Due Diligence
What is Due Diligence?
Due diligence is an investigative process conducted before entering into a significant business transaction, such as mergers and acquisitions (M&A), investments, partnerships, or real estate purchases. The primary objective is to assess the target company or asset comprehensively, identifying potential risks, liabilities, and opportunities. Due diligence encompasses various aspects, including financial, legal, operational, and commercial evaluations, providing a 360-degree view of the target entity.
The Importance of Due Diligence-
1. Informed Decision-Making
Due diligence equips decision-makers with critical information, enabling them to make well-informed choices. Stakeholders can evaluate the transaction's feasibility and strategic fit by thoroughly examining the target entity's financial statements, legal standing, and operational practices.

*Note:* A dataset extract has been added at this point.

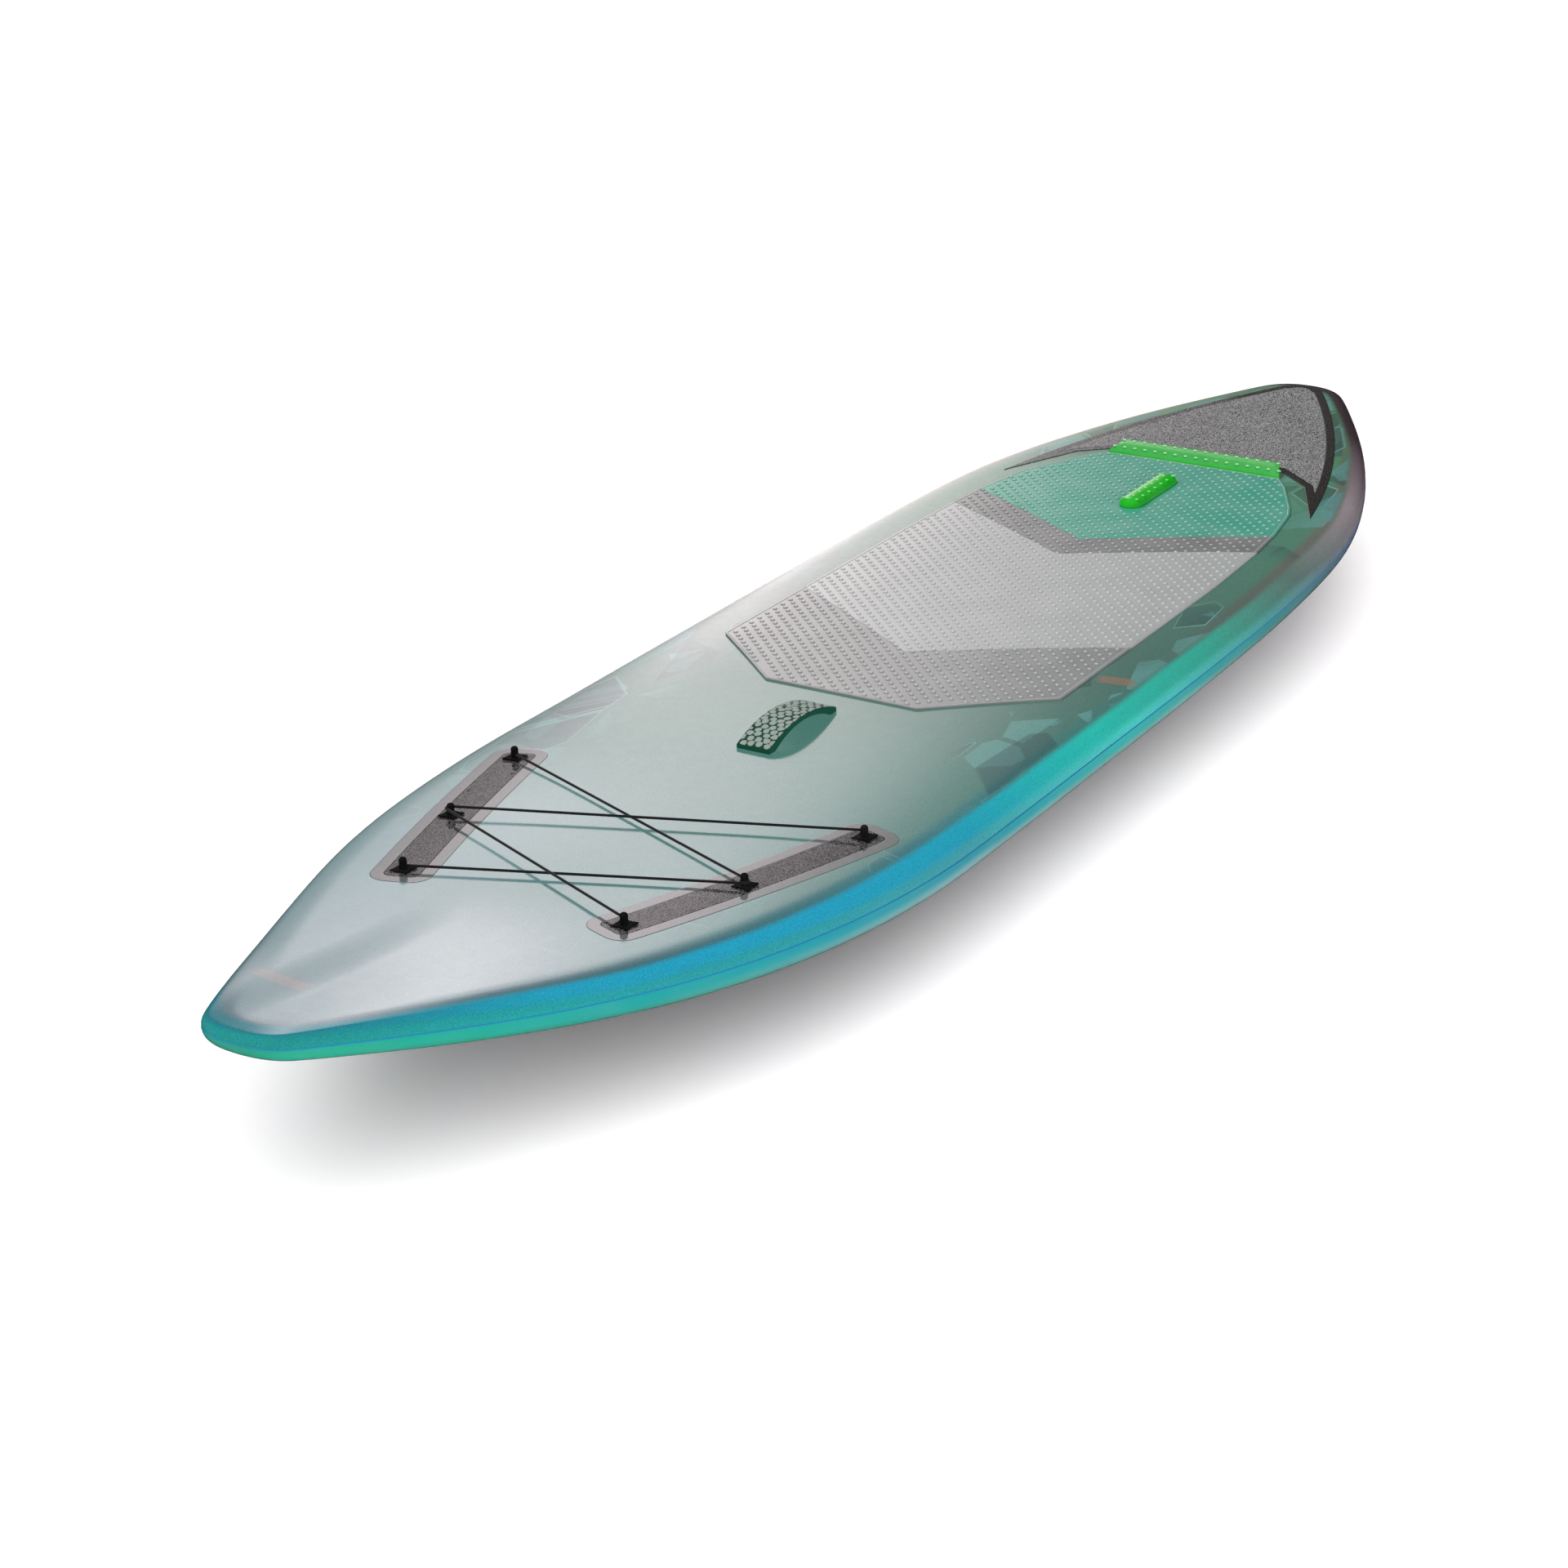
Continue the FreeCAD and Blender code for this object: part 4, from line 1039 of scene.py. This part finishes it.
class Tree:
    """Short names for building a node tree. Three numbers are a screen colour, four a linear one."""

    def __init__(self, tree):
        self.tree = tree

    def add(self, kind, inputs=(), **settings):
        """A new node. Its inputs are pairs of a name or number and what goes in."""
        node = self.tree.nodes.new("ShaderNode" + kind)
        for key, value in settings.items():
            setattr(node, key, value)
        for key, value in inputs:
            self.put(value, node.inputs[key])
        return node

    def put(self, value, socket):
        """Links an output to the socket, or sets the socket to a number or a colour."""
        if isinstance(value, bpy.types.NodeSocket):
            self.tree.links.new(value, socket)
        elif isinstance(value, tuple) and len(value) == 3:
            socket.default_value = linear(*value)
        else:
            socket.default_value = value

    def math(self, operation, *values):
        return self.add("Math", enumerate(values), operation=operation).outputs[0]

    def times(self, product, *others):
        for other in others:
            product = self.math("MULTIPLY", product, other)
        return product

    def span(self, source, low, high, to_low=0.0, to_high=1.0, kind="LINEAR"):
        """The source from low to high, held there, as to_low to to_high."""
        ends = enumerate((source, low, high, to_low, to_high))
        return self.add("MapRange", ends, interpolation_type=kind).outputs[0]

    def ease(self, *values):
        return self.span(*values, kind="SMOOTHSTEP")

    def mix(self, share, a, b):
        return self.add("Mix", ((0, share), (6, a), (7, b)), data_type="RGBA").outputs[2]

    def axes(self, vector):
        return self.add("SeparateXYZ", [(0, vector)]).outputs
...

2. Risk Identification and Mitigation
One of the fundamental purposes of due diligence is to identify potential risks and liabilities. This includes uncovering financial discrepancies, legal disputes, operational inefficiencies, and market threats. Identifying these risks early on allows for developing strategies to mitigate or address them, ensuring the transaction does not result in unforeseen complications.
3. Valuation Accuracy
Accurate valuation is essential in negotiations and finalizing deals. Due diligence helps verify the target entity's value by assessing its financial health, assets, and growth potential. This ensures that the buyer pays a fair price and avoids overvaluation or undervaluation.
4. Regulatory and Legal Compliance
Ensuring compliance with regulatory and legal requirements is paramount in any business transaction. Due diligence reviews the target's compliance with laws, regulations, and industry standards, reducing the risk of legal issues post-transaction.
5. Enhancing Negotiation Power
Comprehensive due diligence gives negotiators leverage by revealing strengths and weaknesses in the target entity. This information can be used to negotiate better terms, warranties, and indemnities, ultimately leading to a more favorable deal.
Key Areas of Due Diligence-
1. Financial Due Diligence
- Analysis of financial statements, tax returns, and audit reports.
- Evaluation of revenue streams, profitability, and financial projections.
- Examination of debt, liabilities, and cash flow management.
2. Legal Due Diligence
- Review of legal documents, contracts, and intellectual property rights.
- Assessment of ongoing or potential litigation and disputes.
- Verification of regulatory compliance and licenses.
3. Operational Due Diligence
- Evaluation of business operations, processes, and infrastructure.
- Analysis of supply chain, production capabilities, and technology.
- Review of human resources, including employee contracts and labor issues.
4. Commercial Due Diligence
- Market analysis, including competitors, industry trends, and customer base.
- Assessment of sales, marketing strategies, and distribution channels.
- Evaluation of growth potential and market positioning.
Best Practices for Conducting Due Diligence-
1. Assemble a Multidisciplinary Team
Engage experts from various fields, including finance, law, operations, and industry specialists, to ensure a comprehensive review.
2. Develop a Due Diligence Checklist
Create a detailed checklist covering all critical areas to ensure no aspect is overlooked. This checklist should be tailored to the specific transaction and industry.
3. Maintain Open Communication
Foster transparent communication between all parties involved. Clear communication helps in addressing concerns promptly and ensuring a smooth process.
4. Document Findings Thoroughly
Keep meticulous records of all findings, analyses, and recommendations. Detailed documentation serves as a reference and supports decision-making.
5. Focus on Material Issues
Prioritize significant issues that could impact the transaction's outcome. While minor details are important, material risks and opportunities should take precedence.
Conclusion-
Due diligence is a fundamental process that underpins successful business transactions. By providing a thorough understanding of the target entity, it empowers stakeholders to make informed decisions, mitigate risks, and achieve favorable outcomes. As chartered accountants and business advisors, our role in conducting due diligence is crucial in safeguarding the interests of our clients and ensuring the integrity of business deals.
Embracing best practices and a meticulous approach to due diligence will continue to be essential as we navigate the complexities of modern business transactions. Let us commit to upholding the highest standards of diligence and professionalism in every deal we undertake.